Captain Tom Moore is celebrating his 100th birthday at home with his family after a whirlwind few weeks in which he has achieved global praise and raised almost £30 million for the NHS.
The World War II veteran set out to walk 100 laps of his garden before his 100th birthday today and has far exceeded his initial fundraising target of £1,000.
His determination captured the world's attention and after completing 100 lengths he decided to continue.
A Battle of Britain Memorial Flight flypast of a Spitfire and a Hurricane has been organised by the RAF to mark Capt Moore's birthday, and he has been appointed as an honorary colonel of the Army Foundation College.
Chief of the General Staff General Sir Mark Carleton-Smith made the appointment, which has been approved by the Queen, in order to inspire the next generation of soldiers.
Capt Moore has been overwhelmed with birthday messages, including more than 140,000 cards which are being opened at a special sorting office set up at his grandson's school.
Royal Mail has painted a postbox in Capt Moore's village NHS blue in tribute to his fundraising efforts.
The postbox, in Marston Moretaine in Bedfordshire, has been decorated with a golden balloon.
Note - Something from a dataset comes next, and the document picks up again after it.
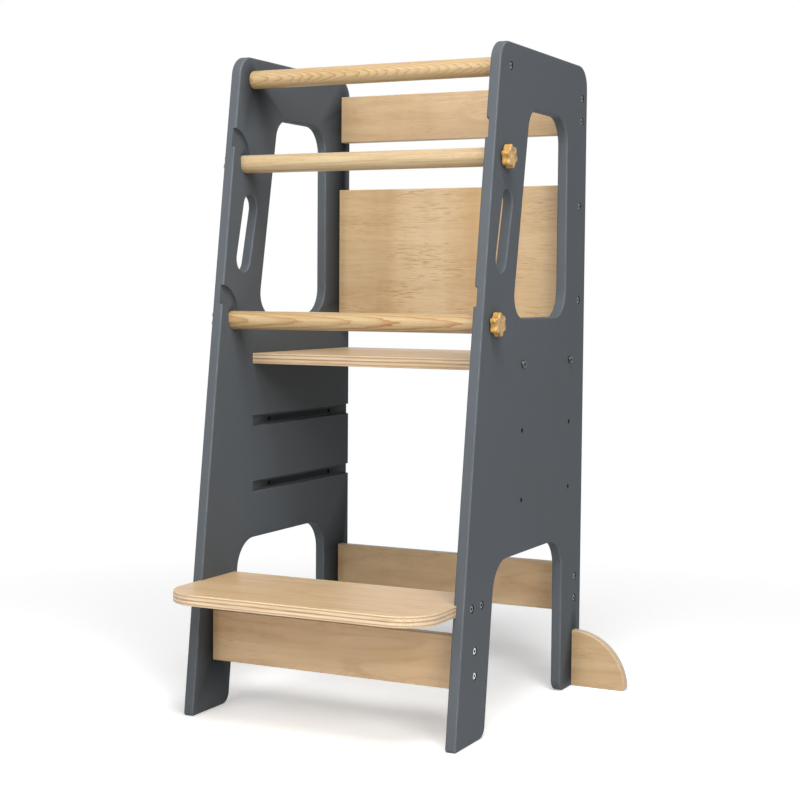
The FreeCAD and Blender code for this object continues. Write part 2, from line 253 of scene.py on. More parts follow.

£30 Million!— Captain Tom Moore (@captaintommoore) April 30, 2020
THANK YOU everyone you are all magnificent 👏
Both the Prince of Wales and the Duchess of Cornwall have written to Capt Moore to congratulate him on his achievements.
Capt Moore will not be leaving his house at all today and has asked that people stay at home and wish him a happy birthday from afar.
"It is quite extraordinary that I am turning 100," said Capt Moore.
"It is even more extraordinary that I am doing so with this many well-wishers and I am in awe at the response my walking has had.
"To everyone who has donated, sent birthday cards and messages, sincerely thank you.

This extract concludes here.